The first clause of Sec. 216 of the Constitution of Alabama of 1901 reads:
"No city, town, village, or other municipal corporation, other than as provided *Page 464 in this article, shall levy or collect a higher rate of taxation in any one year on the property situated therein than one-half of one per centum of the value of such property as assessed for state taxation during the preceding year; * * *."
This clause is followed by several provisos; the pertinent part of the one relating to Montgomery reading "* * * and, provided further, that this section shall not apply to the city of Montgomery, which city shall have the right to levy and collect a tax of not exceeding one-half of one per centum per annum upon the value of the taxable property therein, as fixed for state taxation, for general purposes, * * *." A comparison of the two provisions reveals that cities under the first clause must base their levies upon the value "as assessed for state taxation during the preceding year," while the proviso relating to Montgomery is silent as to what year, requiring only that the tax be on the value "as fixed for state taxation." This means that the City of Montgomery had a latitude for selecting the basis of taxation not enjoyed by the municipalities operating under the first clause of Sec. 216. This first clause has the same meaning as the first clause of its predecessor, Article XI, Sec. 7, Constitution of Alabama of 1875. It was construed to be a limitation upon the exercise of the inherent power of the Legislature to tax, rather than a grant of the power to tax in Hare v. Kennerly, 83 Ala. 608, 3 So. 683, 685, where the court said:
"* * * We repeat, that these several clauses are not grants of the power to levy taxes, but limitations upon that taxing power which has always been inherent in the state, and vested in the legislative branch of the State government, which is the depositary of all authority on the subject. * * *"
Later, the Legislature provided for an "Optional Method Of Collecting Municipal Taxes," now codified in Tit. 37 as Article 2, §§ 698-732. It permits "any municipality" to use the state and county tax machinery for the collection of municipal taxes, provides for compensation of the tax assessor and collector, and provides a public service to the taxpayers of municipalities by permitting them to pay their full state, county and municipal property tax at one place at one time. Tit. 37, § 700, provides for the levying of taxes for municipalities adopting this optional method and also provides that the levy shall be continued for any year in which the city governing body shall fail to make a levy. It directs the municipality, during May of each year, to levy the tax for the next succeeding year on the value of the property as assessed for state taxation for the tax year ending September 30th, next succeeding the levy.

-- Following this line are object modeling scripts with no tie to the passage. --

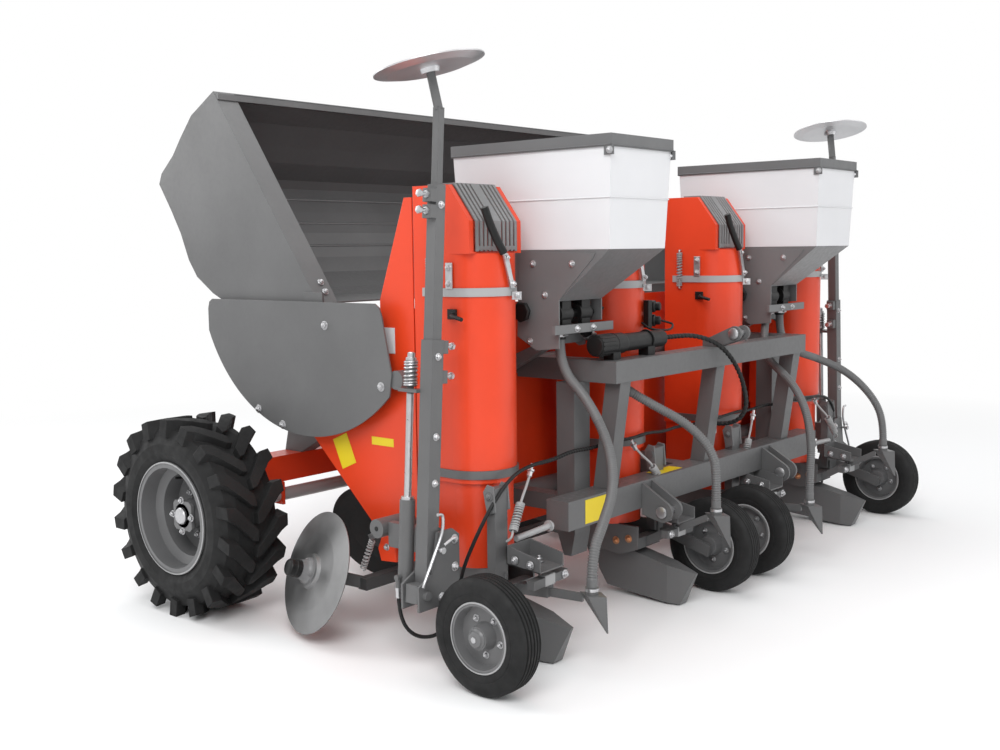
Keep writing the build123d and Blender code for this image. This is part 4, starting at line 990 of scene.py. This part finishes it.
def make_canister_trim():
    """Ridges on the canister's cap and the straps on its saddles."""
    ridges, straps = Batch(), Batch()
    for k in range(CAP_RIDGES):
        a = math.tau * k / CAP_RIDGES
        y, z = CANISTER_Y + CAP_R * math.cos(a), CANISTER_Z + CAP_R * math.sin(a)
        ridges.rod([(-752, y, z), (-672, y, z)], 2.4, 6)
    ridges.turned((-755, CANISTER_Y, CANISTER_Z), (-1, 0, 0), [(0, 34), (3, 31), (4, 24)], 28)
    for x in (-660.0, -445.0):
        arc = []
        for degrees in range(-30, 211, 20):
            a = math.radians(degrees)
            arc.append((x, CANISTER_Y + STRAP_R * math.cos(a), CANISTER_Z + STRAP_R * math.sin(a)))
        straps.rod(arc, 3.5, 6, 2)
    ridges.piece("canister_cap", BLACK, "frame", "black_plastic")
    straps.piece("canister_straps", BLACK_PAINT, "frame", "dark_paint")


def make_hopper_ribs():
    """Pressed ribs inside the tipping hopper and the bolts on its front flanges."""
    ribs, bolts = Batch(), Batch()
    for y, z in ((1000, 1534), (934, 1432), (884, 1336)):
        ribs.rod([(-1272, y, z), (1272, y, z)], 8.0, 10)
    for side in (-1, 1):
        for z in (1172, 1205):
            y = FLANGE_FOOT[0] + (z - FLANGE_FOOT[1]) * FLANGE_SLOPE
            bolts.bolt((side * FLANGE_X, y - 3, z), (0, -0.81, 0.58), 16)
    ribs.piece("hopper_ribs", GREY, "tipping_hopper", "grey_paint")
    bolts.piece("hopper_bolts", ZINC, "tipping_hopper", "zinc")


make_tank_trim()
make_valves()
make_canister_trim()
make_hopper_ribs()


# Blank labels and plates

TROUGH_END = -1250.3
LABEL_THICK = 0.8
LABELS = {  # corners, and the way that the label faces
    YELLOW: [
        ([(-836, -686.3, 392), (-690, -686.3, 392), (-690, -686.3, 474), (-836, -686.3, 474)], (0, -1, 0)),
        ([(-350, -670, 482.3), (-190, -670, 482.3), (-190, -612, 482.3), (-350, -612, 482.3)], (0, 0, 1)),
        ([(TROUGH_END, y, z) for y, z in ((-20, 590), (50, 560), (96, 660), (26, 690))], (-1, 0, 0)),
        ([(TROUGH_END, y, z) for y, z in ((-205, 662), (-100, 662), (-100, 690), (-205, 690))], (-1, 0, 0)),
    ],
    WHITE: [([(TROUGH_END, y, z) for y, z in ((-222, 975), (-150, 975), (-150, 1060), (-222, 1060))], (-1, 0, 0))],
}


def make_labels():
    for material, table in LABELS.items():
        batch = Batch()
        for outline, facing in table:
            batch.slab(outline, Vector(facing) * LABEL_THICK)
        name = "blank_labels_" + material.name.split()[1]
        batch.piece(name, material, "frame", "white_plastic")


make_labels()


# Studio

FLOOR_SIZE = 60.0
FLOOR_FADE_START = 2.2
FLOOR_FADE_STOP = 6.0
AMBIENT_STRENGTH = 0.55
LAMP_TARGET = Vector((0, 0, 0.8))
LAMPS = (  # name, place, size in metres, power
    ("key", (-5.6, -3.4, 5.2), 4.0, 330),
    ("fill", (3.0, -6.0, 3.0), 5.0, 80),
    ("top", (0.0, 1.0, 6.5), 5.0, 190),
    ("back", (-3.0, 5.5, 3.5), 4.0, 130),
)


def seen_ray(tree):
    """1 for the camera's, mirrored and transmitted rays, 0 for those that only light."""
    path = add(tree, "ShaderNodeLightPath")
    total = path.outputs["Is Camera Ray"]
    for name in ("Is Glossy Ray", "Is Transmission Ray"):
        either = add(tree, "ShaderNodeMath", operation="MAXIMUM")
        tree.links.new(total, either.inputs[0])
        tree.links.new(path.outputs[name], either.inputs[1])
        total = either.outputs[0]
    return total


def make_world():
    """A pale ambient light that the camera sees as white."""
    world = bpy.data.worlds.new("studio")
    bpy.context.scene.world = world
    world.use_nodes = True
    tree = world.node_tree
    ambient = tree.nodes["Background"]
    ambient.inputs["Color"].default_value = (0.96, 0.98, 1.0, 1)
    ambient.inputs["Strength"].default_value = AMBIENT_STRENGTH
    white = add(tree, "ShaderNodeBackground")
    white.inputs["Color"].default_value = (1, 1, 1, 1)
    mix = add(tree, "ShaderNodeMixShader")
    tree.links.new(seen_ray(tree), mix.inputs["Fac"])
    tree.links.new(ambient.outputs[0], mix.inputs[1])
    tree.links.new(white.outputs[0], mix.inputs[2])
    tree.links.new(mix.outputs[0], tree.nodes["World Output"].inputs["Surface"])


def make_floor():
    """A pale floor that fades to the white background away from the machine."""
    mesh = bpy.data.meshes.new("floor")
    half = FLOOR_SIZE / 2
    corners = [(-half, -half, 0), (half, -half, 0), (half, half, 0), (-half, half, 0)]
    mesh.from_pydata(corners, [], [(0, 1, 2, 3)])
    floor = bpy.data.objects.new("floor", mesh)
    bpy.context.scene.collection.objects.link(floor)
    material, tree, bsdf = shader("pale floor")
    bsdf.inputs["Base Color"].default_value = (0.92, 0.92, 0.92, 1)
    bsdf.inputs["Roughness"].default_value = 0.8
    glow = add(tree, "ShaderNodeEmission")
    glow.inputs["Color"].default_value = (1, 1, 1, 1)
    length = add(tree, "ShaderNodeVectorMath", operation="LENGTH")
    tree.links.new(coordinates(tree), length.inputs[0])
    fade = spread(tree, length.outputs["Value"], 0.0, 1.0, FLOOR_FADE_START, FLOOR_FADE_STOP)
    path = add(tree, "ShaderNodeLightPath")
    both = add(tree, "ShaderNodeMath", operation="MULTIPLY")
    tree.links.new(fade, both.inputs[0])
    tree.links.new(path.outputs["Is Camera Ray"], both.inputs[1])
    mix = add(tree, "ShaderNodeMixShader")
    tree.links.new(both.outputs[0], mix.inputs["Fac"])
    tree.links.new(bsdf.outputs[0], mix.inputs[1])
    tree.links.new(glow.outputs[0], mix.inputs[2])
    tree.links.new(mix.outputs[0], tree.nodes["Material Output"].inputs["Surface"])
    mesh.materials.append(material)


def make_area(name, at, size, power):
    """A soft square lamp that faces the machine's middle."""
    data = bpy.data.lights.new(name, "AREA")
    data.shape = "SQUARE"
    data.size = size
    data.energy = power
    lamp = bpy.data.objects.new(name, data)
    bpy.context.scene.collection.objects.link(lamp)
    lamp.location = at
    lamp.rotation_mode = "QUATERNION"
    lamp.rotation_quaternion = (LAMP_TARGET - Vector(at)).to_track_quat("-Z", "Y")


make_world()
make_floor()
for lamp_values in LAMPS:
    make_area(*lamp_values)

bpy.context.scene.view_settings.view_transform = "Standard"
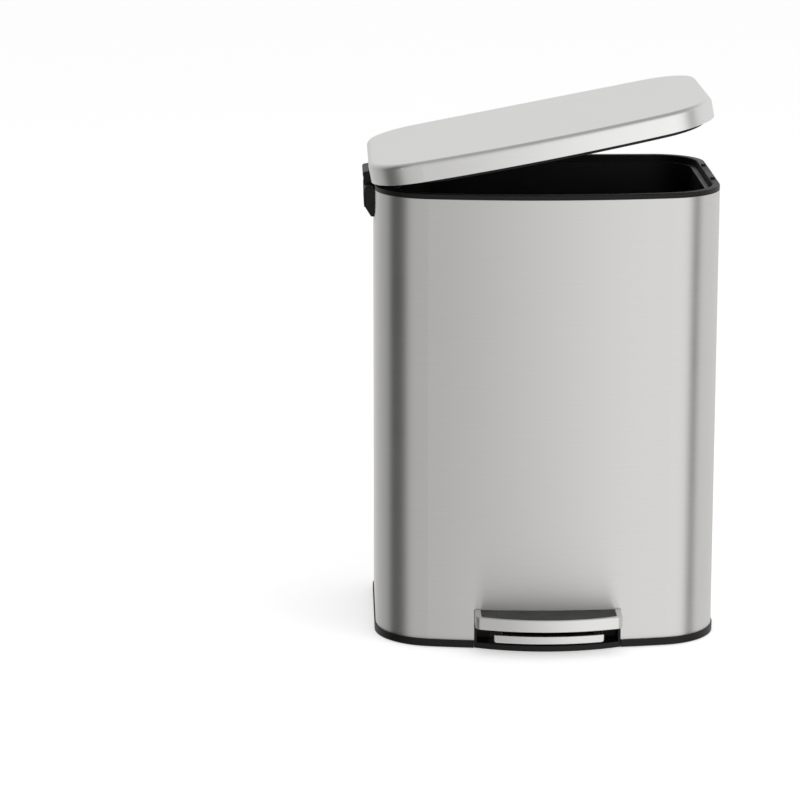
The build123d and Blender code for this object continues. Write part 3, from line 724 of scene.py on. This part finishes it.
@dataclass
class Studio:
    """The floor, the surrounding light, the lamps and the camera."""

    floor_half: float = 60.0
    glow: float = 0.5
    # The glow starts at the first distance from the can's middle and is full at the second.
    clear_across: tuple[float, float] = (0.1, 0.12)
    clear_along: tuple[float, float] = (0.13, 0.145)
    # Plain grey light by compass angle from the front, in degrees, left negative: a dim softbox in front
    # on the left, a bright one on the right, a dark gap beside each, and the open room behind.
    surround: tuple[tuple[float, str], ...] = (
        (-180.0, "DCDCDC"),
        (-105.0, "A0A0A0"),
        (-95.0, "404040"),
        (-70.0, "606060"),
        (-55.0, "C0C0C0"),
        (-20.0, "C0C0C0"),
        (20.0, "FAFAFA"),
        (60.0, "FAFAFA"),
        (75.0, "707070"),
        (90.0, "DCDCDC"),
        (180.0, "DCDCDC"),
    )
    # The air over the can: darker than the softboxes round it.
    overhead: str = "A0A0A0"
    underfoot: str = "E4E4E4"
    # Heights on the unit sphere between which the ring gives way to the light above and below.
    overhead_rise: tuple[float, float] = (0.58, 0.85)
    underfoot_fall: tuple[float, float] = (-0.6, -0.9)
    strength: float = 1.07
    floor_colour: str = "F6F6F6"
    white: str = "FFFFFF"
    lamps: tuple[SoftLamp, ...] = (
        SoftLamp("lamp_above", (0.2, -0.3, 2.6), (2.0, 2.0), 12.0, mirrored=False),
        SoftLamp("lamp_right", (2.4, -1.8, 2.0), (1.4, 1.4), 9.0, mirrored=False),
    )

    viewpoint: Viewpoint = Viewpoint()

    def out_in_the_open(self, tree: bpy.types.NodeTree) -> bpy.types.NodeSocket:
        """Give the floor's own glow, with none under the can, where its shadow is deep.

        Args:
            tree: Node tree of the floor.

        Returns:
            Strength of the glow.
        """
        place = add_node(tree, "ShaderNodeTexCoord")
        parts = add_node(tree, "ShaderNodeSeparateXYZ", Vector=place.outputs["Object"])
        across = add_node(tree, "ShaderNodeMath", {"operation": "ABSOLUTE"}, in0=parts.outputs[0])
        along = add_node(tree, "ShaderNodeMath", {"operation": "ABSOLUTE"}, in0=parts.outputs[1])
        sides = spread(tree, across.outputs[0], 0.0, self.glow, *self.clear_across)
        ends = spread(tree, along.outputs[0], 0.0, self.glow, *self.clear_along)
        return add_node(tree, "ShaderNodeMath", {"operation": "MAXIMUM"}, in0=sides, in1=ends).outputs[0]

    def lay_floor(self) -> None:
        """Lay the pale floor that takes the can's shadow."""
        h = self.floor_half
        mesh = bpy.data.meshes.new("floor")
        mesh.from_pydata([(-h, -h, 0), (h, -h, 0), (h, h, 0), (-h, h, 0)], [], [(0, 1, 2, 3)])
        floor = bpy.data.objects.new("floor", mesh)
        floor.visible_glossy = False
        bpy.context.scene.collection.objects.link(floor)
        material, tree = new_material("pale_floor")
        path = add_node(tree, "ShaderNodeLightPath")
        colour = linear_from_hex(self.floor_colour)
        shader = add_node(tree, "ShaderNodeBsdfPrincipled", Base_Color=colour, Roughness=0.95)
        seen, in_the_open = path.outputs["Is Camera Ray"], self.out_in_the_open(tree)
        glow = add_node(tree, "ShaderNodeMath", {"operation": "MULTIPLY"}, in0=seen, in1=in_the_open)
        white = linear_from_hex(self.white)
        lift = add_node(tree, "ShaderNodeEmission", Color=white, Strength=glow.outputs[0])
        both = add_node(tree, "ShaderNodeAddShader", in0=shader.outputs[0], in1=lift.outputs[0])
        add_node(tree, "ShaderNodeOutputMaterial", Surface=both.outputs[0])
        mesh.materials.append(material)

    def light_surround(self) -> None:
        """Light the can from all round by compass angle, with a white background behind it."""
        world = bpy.data.worlds.new("studio")
        bpy.context.scene.world = world
        world.use_nodes = True
        tree = world.node_tree
        tree.nodes.clear()
        path = add_node(tree, "ShaderNodeLightPath")
        place = add_node(tree, "ShaderNodeTexCoord")
        parts = add_node(tree, "ShaderNodeSeparateXYZ", Vector=place.outputs["Generated"])
        front = add_node(tree, "ShaderNodeMath", {"operation": "MULTIPLY"}, in0=parts.outputs[1], in1=-1.0)
        to_angle = {"operation": "ARCTAN2"}
        angle = add_node(tree, "ShaderNodeMath", to_angle, in0=parts.outputs[0], in1=front.outputs[0])
        share = spread(tree, angle.outputs[0], 0.0, 1.0, -math.pi, math.pi)
        ring = ramp(tree, share, [((degrees + 180) / 360, code) for degrees, code in self.surround])
        # Straight up and down the compass angle means nothing, so each has one light of its own.
        high = spread(tree, parts.outputs[2], 0.0, 1.0, *self.overhead_rise)
        low = spread(tree, parts.outputs[2], 0.0, 1.0, *self.underfoot_fall)
        of_colour = {"data_type": "RGBA"}
        above, below = linear_from_hex(self.overhead), linear_from_hex(self.underfoot)
        lidded = add_node(tree, "ShaderNodeMix", of_colour, in0=high, in6=ring, in7=above)
        closed = add_node(tree, "ShaderNodeMix", of_colour, in0=low, in6=lidded.outputs[2], in7=below)
        even = add_node(tree, "ShaderNodeBackground", Color=closed.outputs[2], Strength=self.strength)
        white = add_node(tree, "ShaderNodeBackground", Color=linear_from_hex(self.white), Strength=1.0)
        to_camera = path.outputs["Is Camera Ray"]
        seen = add_node(
            tree, "ShaderNodeMixShader", Fac=to_camera, in1=even.outputs[0], in2=white.outputs[0]
        )
        add_node(tree, "ShaderNodeOutputWorld", Surface=seen.outputs[0])

    def build(self) -> None:
        """Set up the whole studio."""
        bpy.context.scene.view_settings.view_transform = "Standard"
        self.lay_floor()
        self.light_surround()
        for lamp in self.lamps:
            lamp.hang()
            LOG.info("studio: %s", lamp.name)
        self.viewpoint.place()


def main() -> None:
    """Dress every piece and set up the studio."""
    logging.basicConfig(level=logging.INFO)
    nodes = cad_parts
    made: dict[str, bpy.types.Material] = {}
    for assembly in (CanBody(), LidHinge(), CanLid(), LiftGear(), FootPedal()):
        assembly.dress(nodes, made)
    Studio().build()


if __name__ == "__main__":
    main()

We can find no conflict in this provision in § 700 with the constitutional provision in Sec. 216 relating to Montgomery.
It, therefore, follows that there is no constitutional prohibition in Sec. 216 to keep Montgomery from adopting the optional method of collecting municipal taxes (Tit. 37, §§ 698-732) anything in City of Montgomery v. Graham, 255 Ala. 685, 53 So.2d 363, to the contrary notwithstanding. The statements in that case that the City of Montgomery cannot levy its taxes pursuant to § 700, Tit. 37, Code 1940, and cannot levy taxes for the next succeeding year upon the state valuation for the then current year, are not to be followed since they were not necessary to a decision in that case.
It is argued that the proviso in Sec. 216 of the Constitution relating to Montgomery is mandatory and that Montgomery must levy city taxes based on a valuation for the current year and cannot levy taxes on a valuation for the preceding year. The Graham case does so indicate, but as already noted, these statements are not to be followed. We have previously shown that the provision in Sec. 216 does not prohibit Montgomery from using the valuation for the preceding year as a basis for the levy, but allows Montgomery a latitude in the choice of years of a basis for taxation. *Page 465 We cannot agree that Sec. 216 was intended to prohibit Montgomery from using any certain basis when it is entirely silent on the subject of what basis is to be used; and we do not think the Legislature intended to bar or prohibit Montgomery or any municipality so situated from using the optional method of collecting municipal taxes, Tit. 37, §§ 698-732. Such a holding would be chaotic to a settled, practically uniform and accepted plan for the assessment, collection and handling of municipal ad valorem taxation in Alabama.
The proceedings of the Constitutional Convention of 1901 show that of the seven members of the Convention from Montgomery County, only Mr. Sanford was in favor of the Amendments referred to in the minority opinion, and the Convention voted to table each of the Amendments offered by Mr. Sanford, thereby presumably rejecting his arguments and interpretations, Vol. 4, Official Proceedings, Constitutional Convention of 1901, pp. 4816, 4821, 4824, 4828, 4830.
The judgment of the Court of Appeals is affirmed in part, reversed in part and remanded.
LAWSON, SIMPSON, STAKELY and MERRILL, JJ., concur.
LIVINGSTON, C. J., and COLEMAN, J., dissent in part.